## Begin

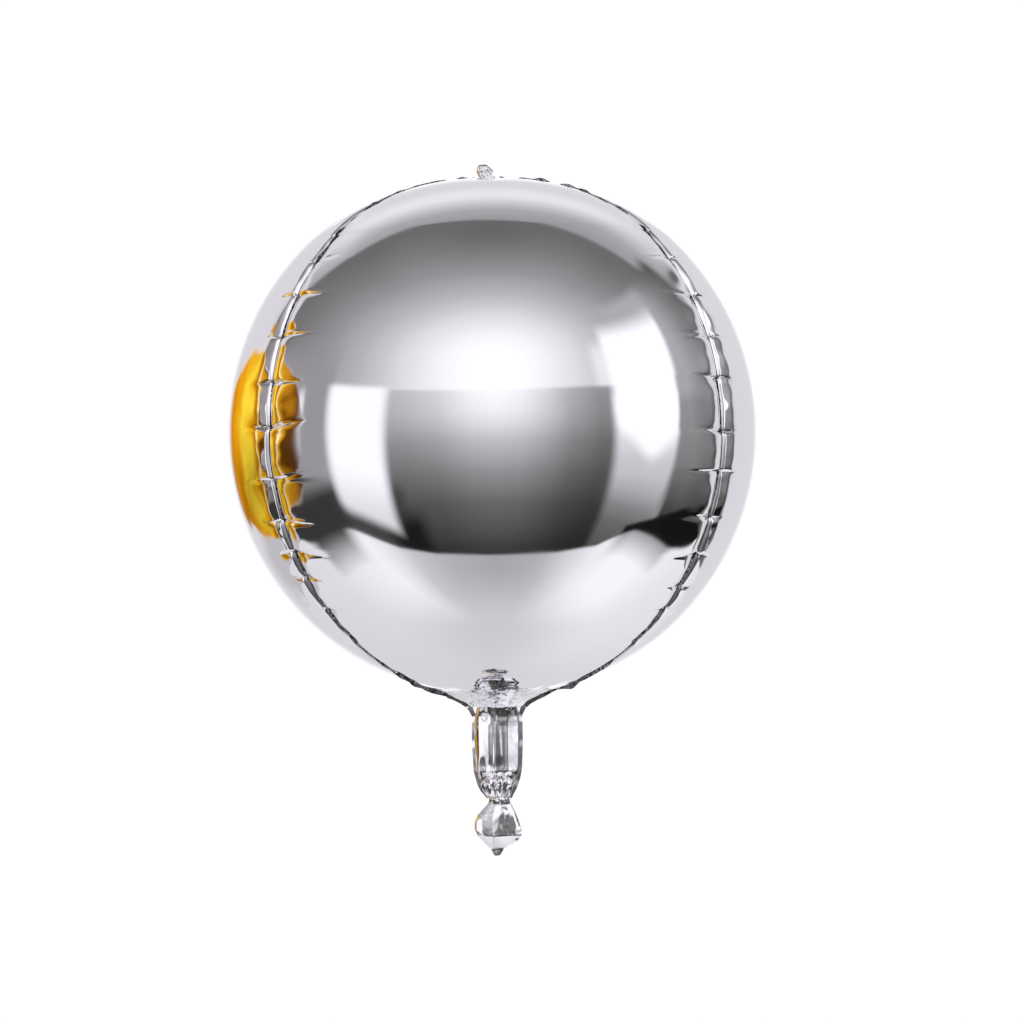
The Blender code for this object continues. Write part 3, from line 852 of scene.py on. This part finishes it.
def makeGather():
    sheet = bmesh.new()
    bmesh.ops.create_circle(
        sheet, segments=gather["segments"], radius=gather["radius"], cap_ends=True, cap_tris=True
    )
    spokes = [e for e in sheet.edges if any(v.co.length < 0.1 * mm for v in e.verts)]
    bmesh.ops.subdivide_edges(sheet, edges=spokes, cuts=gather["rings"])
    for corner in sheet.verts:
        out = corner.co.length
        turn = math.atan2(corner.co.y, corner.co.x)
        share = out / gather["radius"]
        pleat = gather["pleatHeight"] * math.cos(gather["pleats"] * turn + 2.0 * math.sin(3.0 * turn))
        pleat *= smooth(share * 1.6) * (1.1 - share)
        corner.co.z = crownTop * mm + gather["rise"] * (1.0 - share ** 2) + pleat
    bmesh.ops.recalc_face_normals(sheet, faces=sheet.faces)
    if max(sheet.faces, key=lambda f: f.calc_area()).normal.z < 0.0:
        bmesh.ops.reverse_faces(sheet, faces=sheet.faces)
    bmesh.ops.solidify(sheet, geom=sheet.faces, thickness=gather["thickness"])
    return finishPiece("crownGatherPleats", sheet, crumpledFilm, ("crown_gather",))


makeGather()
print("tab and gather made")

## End

**THE REQUEST**
Reproduce all of the data exactly as given.

**FULL RESPONSE**
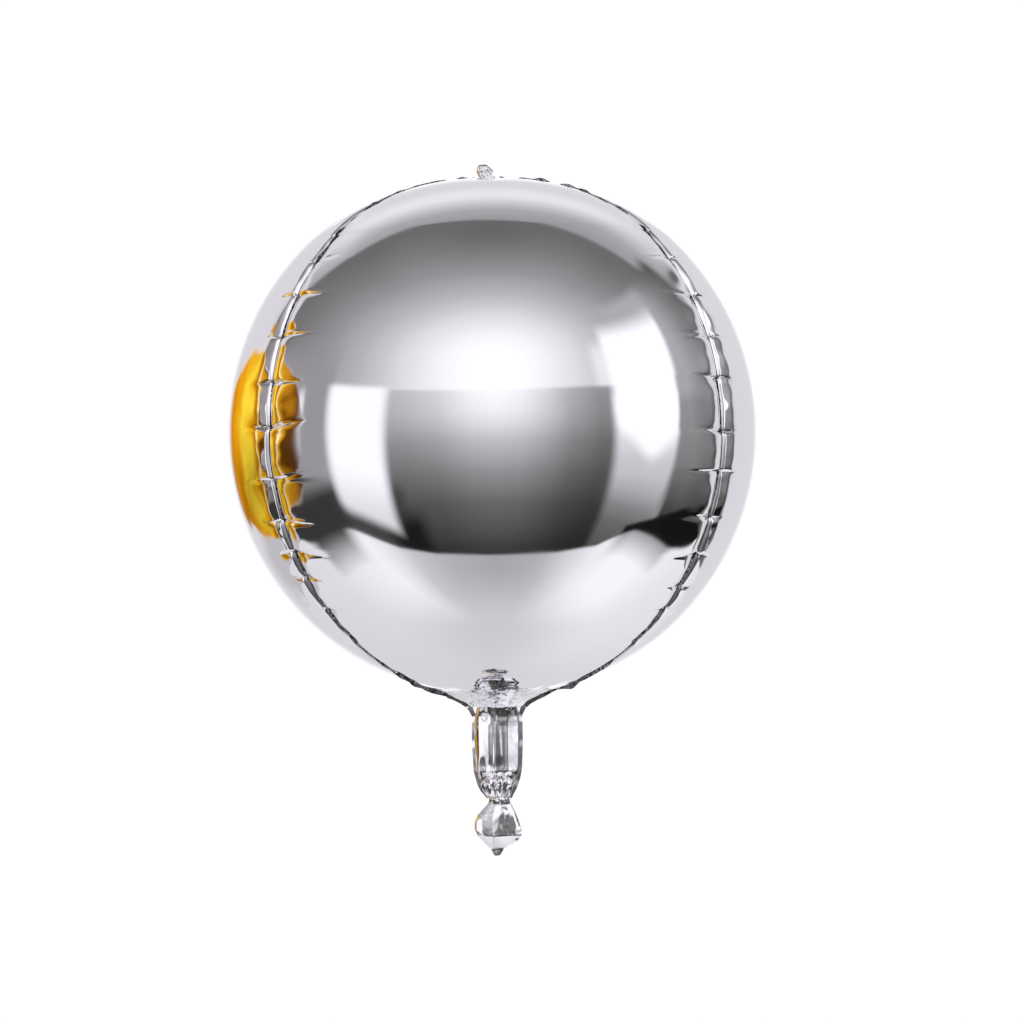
The Blender code for this object continues. Write part 3, from line 852 of scene.py on. This part finishes it.
def makeGather():
    sheet = bmesh.new()
    bmesh.ops.create_circle(
        sheet, segments=gather["segments"], radius=gather["radius"], cap_ends=True, cap_tris=True
    )
    spokes = [e for e in sheet.edges if any(v.co.length < 0.1 * mm for v in e.verts)]
    bmesh.ops.subdivide_edges(sheet, edges=spokes, cuts=gather["rings"])
    for corner in sheet.verts:
        out = corner.co.length
        turn = math.atan2(corner.co.y, corner.co.x)
        share = out / gather["radius"]
        pleat = gather["pleatHeight"] * math.cos(gather["pleats"] * turn + 2.0 * math.sin(3.0 * turn))
        pleat *= smooth(share * 1.6) * (1.1 - share)
        corner.co.z = crownTop * mm + gather["rise"] * (1.0 - share ** 2) + pleat
    bmesh.ops.recalc_face_normals(sheet, faces=sheet.faces)
    if max(sheet.faces, key=lambda f: f.calc_area()).normal.z < 0.0:
        bmesh.ops.reverse_faces(sheet, faces=sheet.faces)
    bmesh.ops.solidify(sheet, geom=sheet.faces, thickness=gather["thickness"])
    return finishPiece("crownGatherPleats", sheet, crumpledFilm, ("crown_gather",))


makeGather()
print("tab and gather made")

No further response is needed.